### [What to do]
Up to and including the line that contains "Vector = FreeCAD.Vector", repeat each line of the data exactly, starting from the first.

### [Provided data]
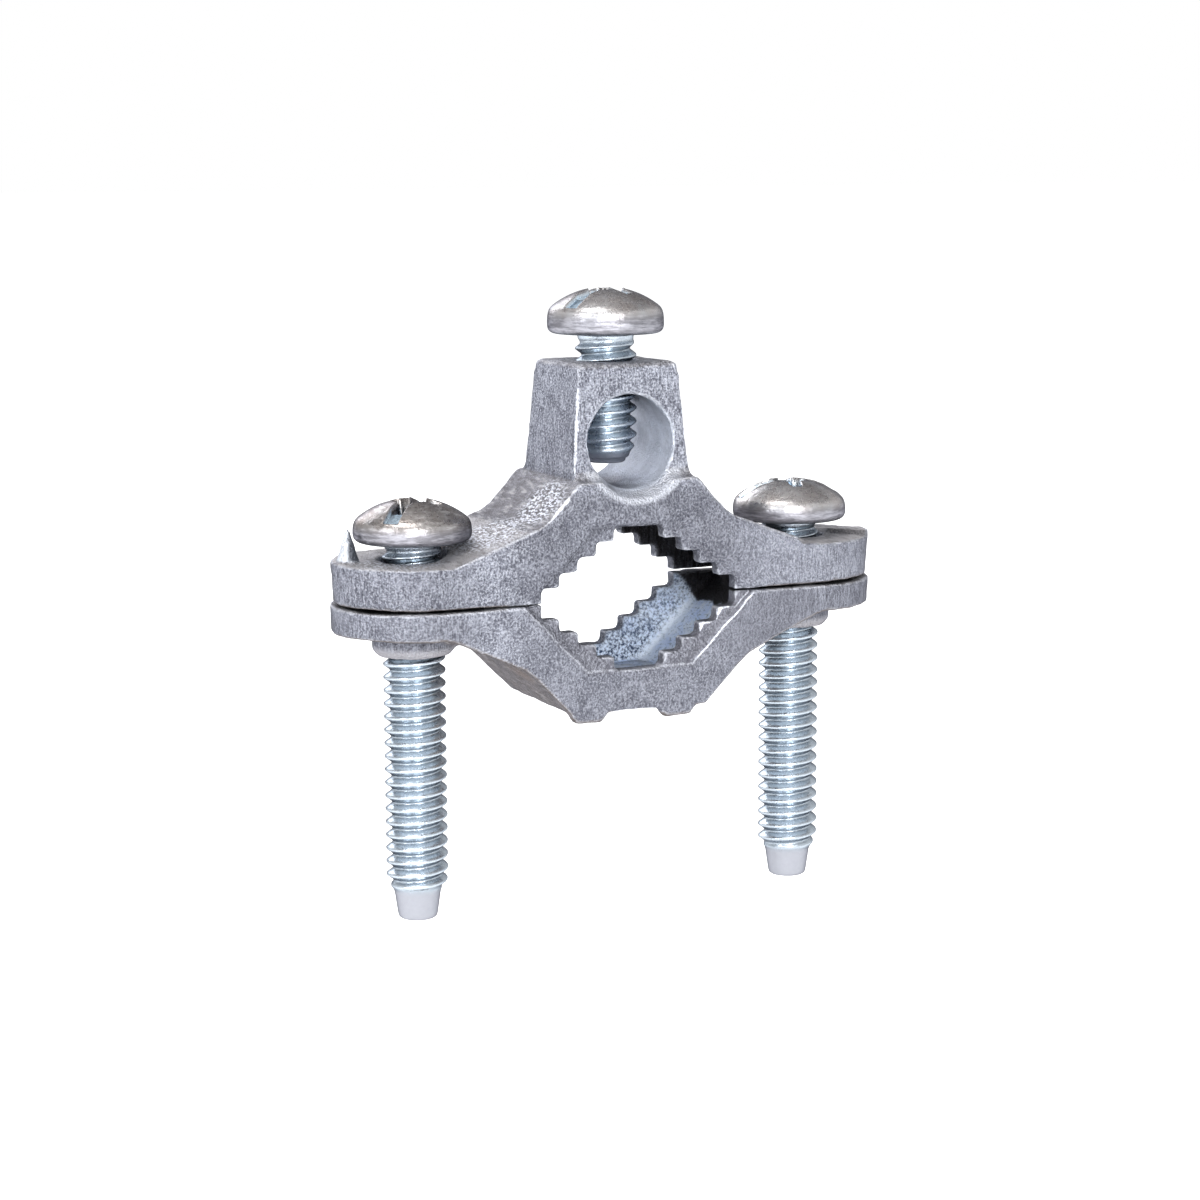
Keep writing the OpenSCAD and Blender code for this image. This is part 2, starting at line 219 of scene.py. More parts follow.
def head_profile(height):
    """Radius and height of the rings below the cap: down the dome's rim and the side,
    round the seat's edge and in to the neck. Averaging rolls the shoulder. Returns
    them with the height at which the side begins."""
    profile = [(r, float(dome_height(r, height))) for r in np.linspace(CAP_R, HEAD_R, 7)[1:]]
    side_top = profile[-1][1]
    profile += [(HEAD_R + 0.02 * math.sin(t * math.pi), side_top + t * (HEAD_EDGE - side_top))
                for t in (0.06, 0.2, 0.4, 0.6, 0.8, 0.94)]
    profile += [(SEAT_R + (HEAD_R - SEAT_R) * math.sin(t), HEAD_EDGE * (1 - math.cos(t)))
                for t in np.linspace(90, 0, 10) * DEG]
    profile += [(SEAT_R - 0.5, 0.0), (NECK_R + 0.6, 0.0), (NECK_R + 0.25, -0.02),
                (NECK_R + 0.06, -0.12)]
    outline = np.array(profile)
    near_shoulder = np.exp(-(((np.arange(len(outline)) - 6) / 5.0) ** 2))[1:-1, None]
    for _ in range(24):
        middle = (outline[:-2] + outline[2:]) / 2
        outline[1:-1] += 0.5 * near_shoulder * (middle - outline[1:-1])
    return outline, side_top


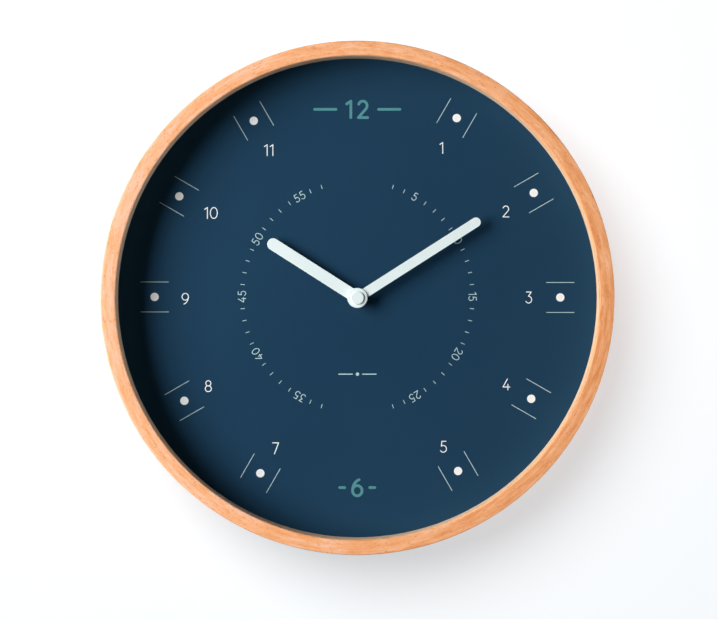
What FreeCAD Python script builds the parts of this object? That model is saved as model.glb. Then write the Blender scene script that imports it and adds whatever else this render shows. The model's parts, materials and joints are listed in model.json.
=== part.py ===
import FreeCAD, Part
import math
import os
import re

import Sketcher

# A plain round wall clock in a bent wood rim, with its quartz movement, battery and gear train.
# The wall is the plane y = 0. The dial faces -Y, twelve points to +Z, and the origin lies on the
# clock's axis. A "depth" is a distance out from the wall, so a depth of 24 is the plane y = -24.
# Angles of arbors are turned from +X towards +Z, anticlockwise as the dial is read.

Vector = FreeCAD.Vector

SIZES = {
    # wooden rim, and what is dropped into it from behind
    "rim_radius": 150.0,
    "rim_depth": 44.0,
    "rim_wall": 6.4,
    "lip_width": 8.6,
    "lip_thickness": 2.6,
    "rim_chamfer": 1.0,
    "rim_fit": 0.3,
    "glass_thickness": 2.0,
    "hoop_length": 15.4,
    "board_thickness": 3.5,
    "dial_hole_gap": 0.2,
    "point_thickness": 0.6,
    "point_width": 8.0,
    "point_tip": 4.0,
    "point_length": 11.0,
    "point_bite": 4.5,
    "point_count": 8,
    # hanger clamped between the board and the movement
    "hanger_thickness": 0.8,
    "hanger_width": 22.0,
    "hanger_tail": 9.0,
    "hanger_clear": 1.3,
    "hanger_set_back": 3.0,
    "hanger_tab": 29.0,
    "hanger_chamfer": 4.0,
    "keyhole_radius": 4.5,
    "keyhole_rise": 13.0,
    "keyhole_slot": 4.0,
    "keyhole_travel": 8.0,
    "rubber_thickness": 1.0,
    "rubber_half_width": 9.0,
    # threaded bush, washer and nut in front of the dial
    "bush_radius": 3.5,
    "washer_thickness": 0.5,
    "washer_radius": 5.5,
    "washer_fit": 0.15,
    "nut_thickness": 2.0,
    "nut_flats": 9.0,
    "nut_turn": 15.0,
    "nut_chamfer": 0.25,
    "thread_spare": 0.5,
    # movement housing
    "front_wall": 1.0,
    "side_wall": 1.2,
    "corner_chamfer": 2.0,
    "bay_wall": 1.0,
    "mechanism_drop": 10.9,
    "mechanism_rise": 26.9,
    "cover_thickness": 1.0,
    "skirt_height": 1.2,
    "skirt_wall": 0.9,
    "skirt_fit": 0.15,
    "strip_notch": 1.1,
    # battery and its contacts
    "battery_radius": 7.25,
    "battery_can": 49.5,
    "battery_nub": 1.0,
    "nub_radius": 2.75,
    "battery_gap": 0.25,
    "contact_room": 1.55,
    "contact_sheet": 0.3,
    "contact_width": 8.0,
    "contact_height": 11.0,
    "contact_dimple": 1.8,
    "strip_width": 2.0,
    "tongue_width": 5.0,
    # bridge plate that carries the going train
    "plate_thickness": 1.0,
    "plate_gap": 0.5,
    "plate_rise": 17.0,
    "plate_drop": 10.4,
    "plate_inset": 1.4,
    "post_half_width": 1.5,
    "post_peg": 0.8,
    "post_edge": 3.6,
    "post_drop": 8.0,
    "post_rise": 14.6,
    "peg_proud": 0.4,
    "peg_fit": 0.1,
    # circuit board, chip and crystal
    "circuit_thickness": 0.8,
    "circuit_stand": 2.3,
    "circuit_low": 17.9,
    "circuit_high": 26.3,
    "circuit_post_half_width": 1.2,
    "circuit_post_place": 20.0,
    "chip_width": 4.0,
    "chip_height": 0.8,
    "chip_place": 23.0,
    "crystal_radius": 1.0,
    "crystal_length": 6.0,
    "crystal_place": 13.5,
    # stepping motor
    "coil_height": 22.0,
    "coil_radius": 3.3,
    "bobbin_gap": 1.0,
    "bobbin_flange_half_width": 3.5,
    "bobbin_flange_width": 1.0,
    "bobbin_wall": 0.6,
    "core_length": 33.0,
    "core_reach": 6.5,
    "core_width": 3.0,
    "lamination": 1.0,
    "stator_gap": 1.1,
    "stator_leg": 3.0,
    "stator_bar": 3.8,
    "stator_ring": 4.7,
    "stator_bore": 3.4,
    "stator_notch": 0.5,
    "stator_peg": 0.6,
    "stator_collar": 1.1,
    "magnet_radius": 2.9,
    "magnet_length": 2.0,
    # arbors and gears
    "running_gap": 0.08,
    "arbor_radius": 0.5,
    "arbor_sides": 8,
    "pivot_length": 0.65,
    "arbor_shake": 0.15,
    "wheel_thickness": 0.8,
    "wheel_step": 2.2,
    "hour_wheel_gap": 1.6,
    "centre_wheel_gap": 0.8,
    "pinion_overlap": 0.5,
    "cannon_overlap": 0.25,
    "pressure_angle": 20.0,
    "tooth_thinning": 0.03,
    "pinion_addendum_share": 0.7,
    "wheel_addendum_share": 0.85,
    "dedendum_share": 1.15,
    "gap_apex_share": 1.25,
    "rotor_distance": 8.4,
    "rotor_angle": 151.0,
    "step_distance": 9.8,
    "step_angle": 65.0,
    "third_distance": 10.8,
    "third_angle": 181.0,
    "setting_distance": 11.4,
    "setting_angle": -4.0,
    "rotor_teeth": 6,
    "step_wheel_teeth": 24,
    "step_pinion_teeth": 6,
    "third_wheel_teeth": 30,
    "third_pinion_teeth": 6,
    "centre_wheel_teeth": 36,
    "cannon_teeth": 8,
    "minute_wheel_teeth": 24,
    "minute_pinion_teeth": 6,
    "hour_wheel_teeth": 24,
    # shafts that come through the dial
    "minute_arbor_radius": 1.6,
    "minute_foot_radius": 1.9,
    "clutch_hub_radius": 2.6,
    "hour_pipe_radius": 2.5,
    # setting knob behind the movement
    "setting_arbor_radius": 0.8,
    "knob_radius": 5.0,
    "knob_thickness": 1.75,
    "knob_shake": 0.15,
    "knob_flute": 0.7,
    "knob_flutes": 12,
    # hands, collets and cap
    "hand_gap": 0.6,
    "hand_thickness": 0.6,
    "collet_length": 0.6,
    "collet_wall": 1.0,
    "shaft_proud": 0.2,
    "hour_hand_length": 62.3,
    "hour_hand_width": 7.1,
    "hour_hand_angle": 302.5,
    "minute_hand_length": 85.5,
    "minute_hand_width": 5.7,
    "minute_hand_angle": 57.45,
    "cap_radius": 5.9,
    "cap_flange": 0.9,
    "cap_top_radius": 3.75,
    "cap_top": 1.0,
    "cap_gap": 0.2,
    "cap_grip": 0.8,
}

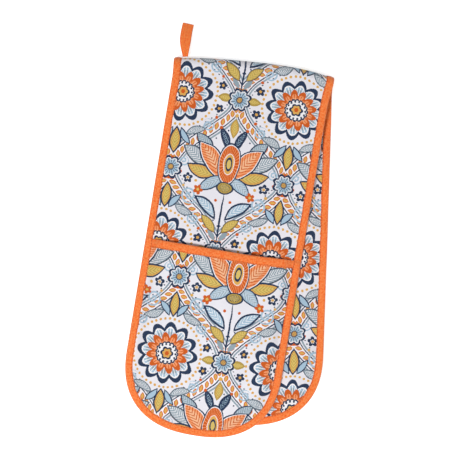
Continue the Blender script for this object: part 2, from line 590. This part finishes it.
def clothFinish(name, colour=None, printOn=None, shift=(0, 0), slub=None, pitch=0.9, turn=0.0, bump=0.06,
                spread=0.05, streak=0.0, edge=0.0, sheen=0.25):
    made, tree, shader = newMaterial(name)
    add = partial(addNode, tree)
    uv = add("UVMap", uv_map="cloth")
    point = add("Mapping", {"Vector": uv, "Location": (shift[0] * mm, shift[1] * mm, 0)})
    if slub:  # paler where the yarn stands up, deeper between
        lump = add("TexNoise", {"Vector": point, "Scale": 1 / (yarn["slub"] * mm), "Detail": 2.0},
                   noise_dimensions="2D")
        paler = add("MapRange", {"Value": lump.outputs["Fac"], "From Min": 0.3, "From Max": 0.7})
        tones = {0: paler, 6: hexColour(slub[0]), 7: hexColour(slub[1])}
        tone = add("Mix", tones, data_type="RGBA").outputs[2]
    elif printOn:
        tone = add("Group", {"Point": point}, node_tree=printOn)
    else:
        tone = hexColour(colour)[:3]
    threads = weaveHeight(add, point, pitch, turn)
    shade = add("MapRange", {"Value": threads, "From Min": -1.0, "From Max": 1.0,
                             "To Min": yarn["shade"][0], "To Max": yarn["shade"][1]})
    tone = add("VectorMath", {0: tone, "Scale": shade}, operation="SCALE")
    tone = varied(add, point, tone, spread, yarn["patch"], yarn["patch"])
    if streak:  # threads that took the dye unevenly
        tone = varied(add, point, tone, streak, *yarn["streak"])
    if edge:  # the tape's turned-in edge, or the loop's seam, is darker
        beside = add("Math", [add("SeparateXYZ", [point]).outputs[1]], operation="ABSOLUTE")
        worn = add("MapRange", {"Value": beside, "From Min": yarn["turnedEdge"][0] * mm,
                                "From Max": yarn["turnedEdge"][1] * mm, "To Min": 1 - edge, "To Max": 1.0})
        tone = add("VectorMath", {0: tone, "Scale": worn}, operation="SCALE")
    fuzz = add("TexNoise", {"Vector": point, "Scale": 1 / (yarn["fuzz"] * mm), "Detail": 2.0},
               noise_dimensions="2D")
    height = add("Math", [threads, 0.5, fuzz.outputs["Fac"]], operation="MULTIPLY_ADD")
    raised = add("Bump", {"Strength": yarn["relief"], "Distance": bump * mm, "Height": height})
    tree.links.new(tone.outputs[0], shader.inputs["Base Color"])
    tree.links.new(raised.outputs[0], shader.inputs["Normal"])
    for socket, value in (("Roughness", yarn["roughness"]), ("Specular IOR Level", yarn["specular"]),
                          ("Sheen Weight", sheen), ("Sheen Roughness", yarn["sheenRoughness"])):
        shader.inputs[socket].default_value = value
    return made


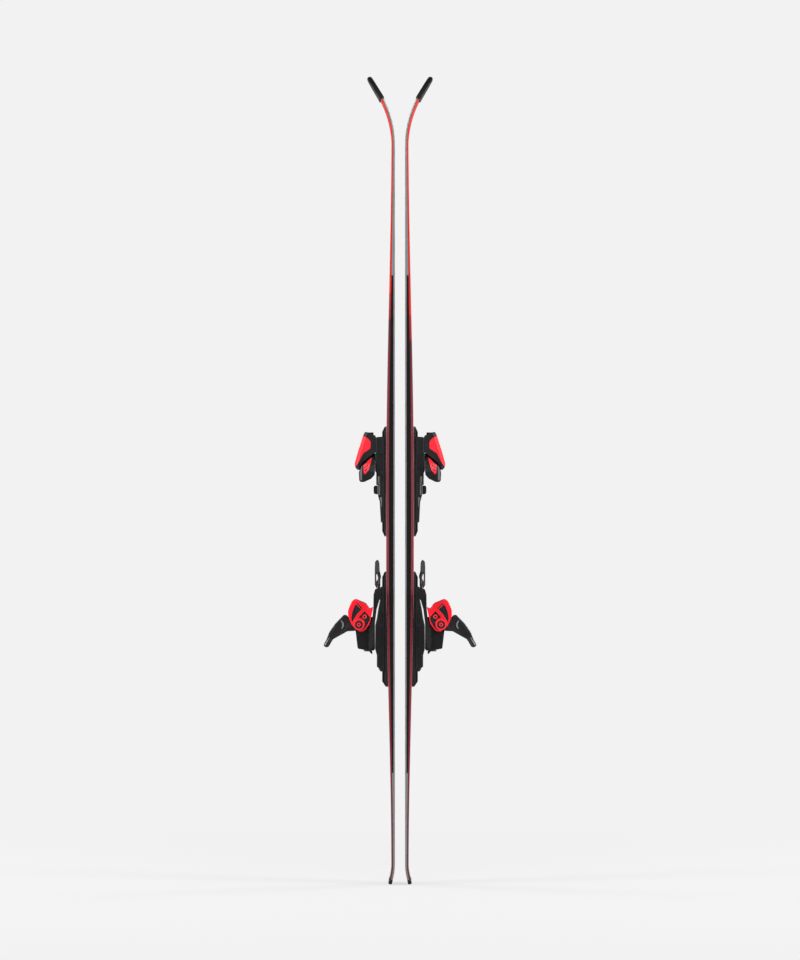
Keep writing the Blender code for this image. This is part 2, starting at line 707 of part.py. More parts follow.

### [Exercise output]
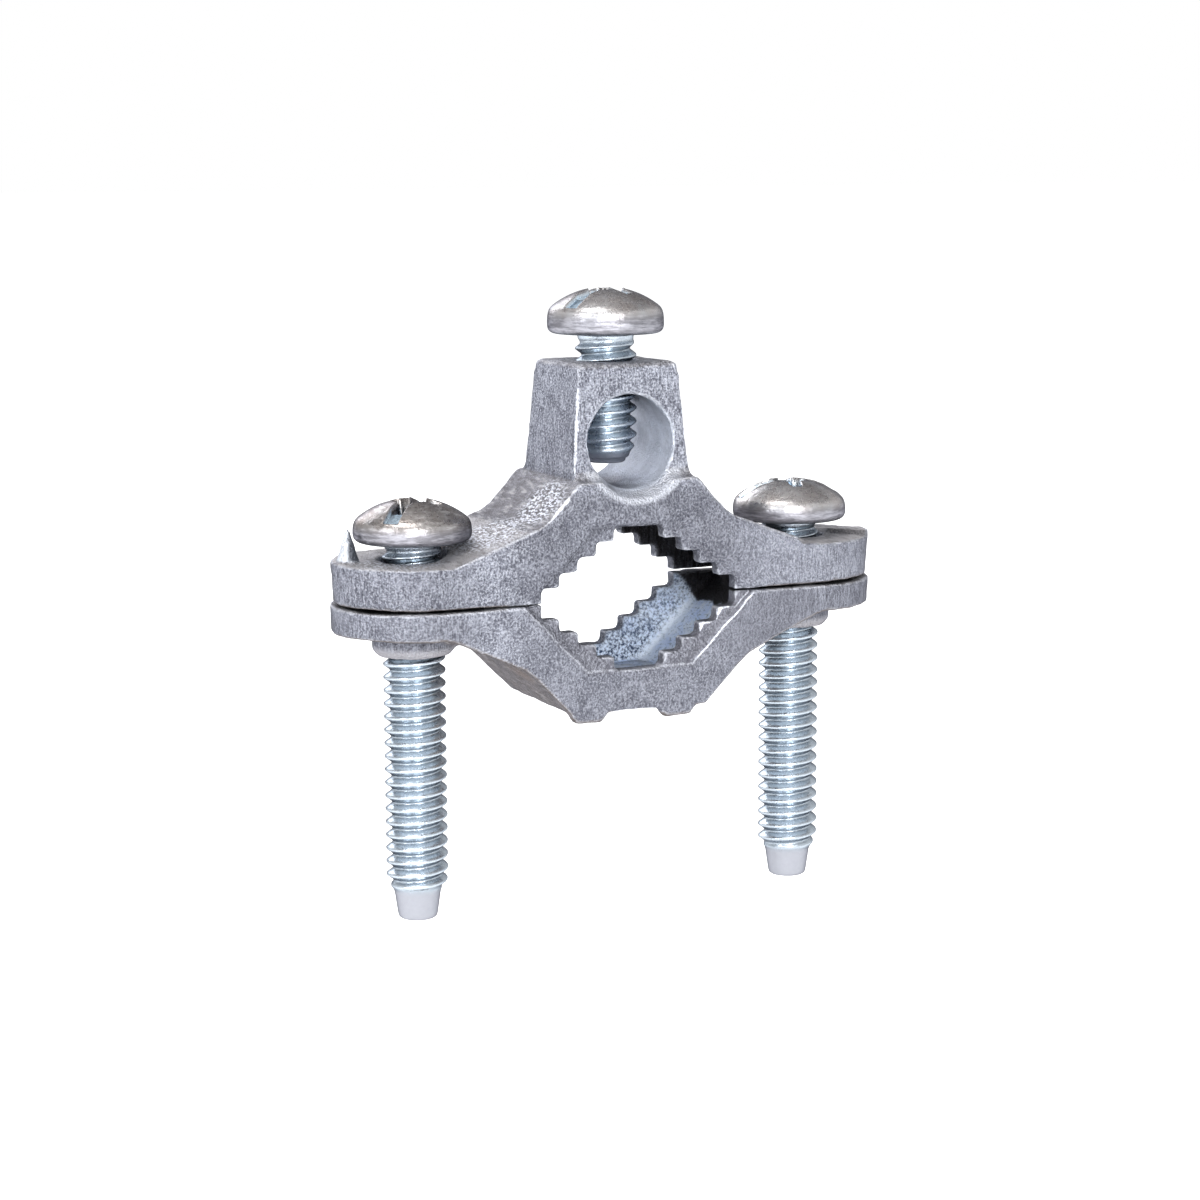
Keep writing the OpenSCAD and Blender code for this image. This is part 2, starting at line 219 of scene.py. More parts follow.
def head_profile(height):
    """Radius and height of the rings below the cap: down the dome's rim and the side,
    round the seat's edge and in to the neck. Averaging rolls the shoulder. Returns
    them with the height at which the side begins."""
    profile = [(r, float(dome_height(r, height))) for r in np.linspace(CAP_R, HEAD_R, 7)[1:]]
    side_top = profile[-1][1]
    profile += [(HEAD_R + 0.02 * math.sin(t * math.pi), side_top + t * (HEAD_EDGE - side_top))
                for t in (0.06, 0.2, 0.4, 0.6, 0.8, 0.94)]
    profile += [(SEAT_R + (HEAD_R - SEAT_R) * math.sin(t), HEAD_EDGE * (1 - math.cos(t)))
                for t in np.linspace(90, 0, 10) * DEG]
    profile += [(SEAT_R - 0.5, 0.0), (NECK_R + 0.6, 0.0), (NECK_R + 0.25, -0.02),
                (NECK_R + 0.06, -0.12)]
    outline = np.array(profile)
    near_shoulder = np.exp(-(((np.arange(len(outline)) - 6) / 5.0) ** 2))[1:-1, None]
    for _ in range(24):
        middle = (outline[:-2] + outline[2:]) / 2
        outline[1:-1] += 0.5 * near_shoulder * (middle - outline[1:-1])
    return outline, side_top


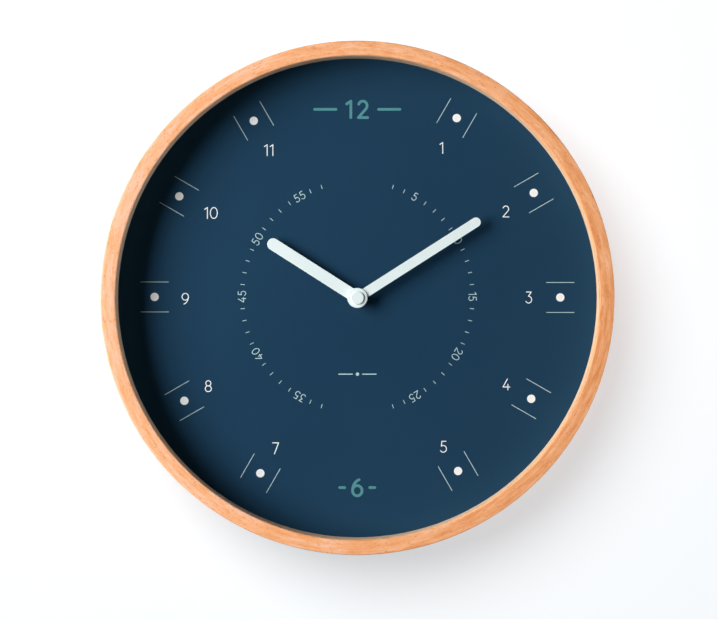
What FreeCAD Python script builds the parts of this object? That model is saved as model.glb. Then write the Blender scene script that imports it and adds whatever else this render shows. The model's parts, materials and joints are listed in model.json.
=== part.py ===
import FreeCAD, Part
import math
import os
import re

import Sketcher

# A plain round wall clock in a bent wood rim, with its quartz movement, battery and gear train.
# The wall is the plane y = 0. The dial faces -Y, twelve points to +Z, and the origin lies on the
# clock's axis. A "depth" is a distance out from the wall, so a depth of 24 is the plane y = -24.
# Angles of arbors are turned from +X towards +Z, anticlockwise as the dial is read.

Vector = FreeCAD.Vector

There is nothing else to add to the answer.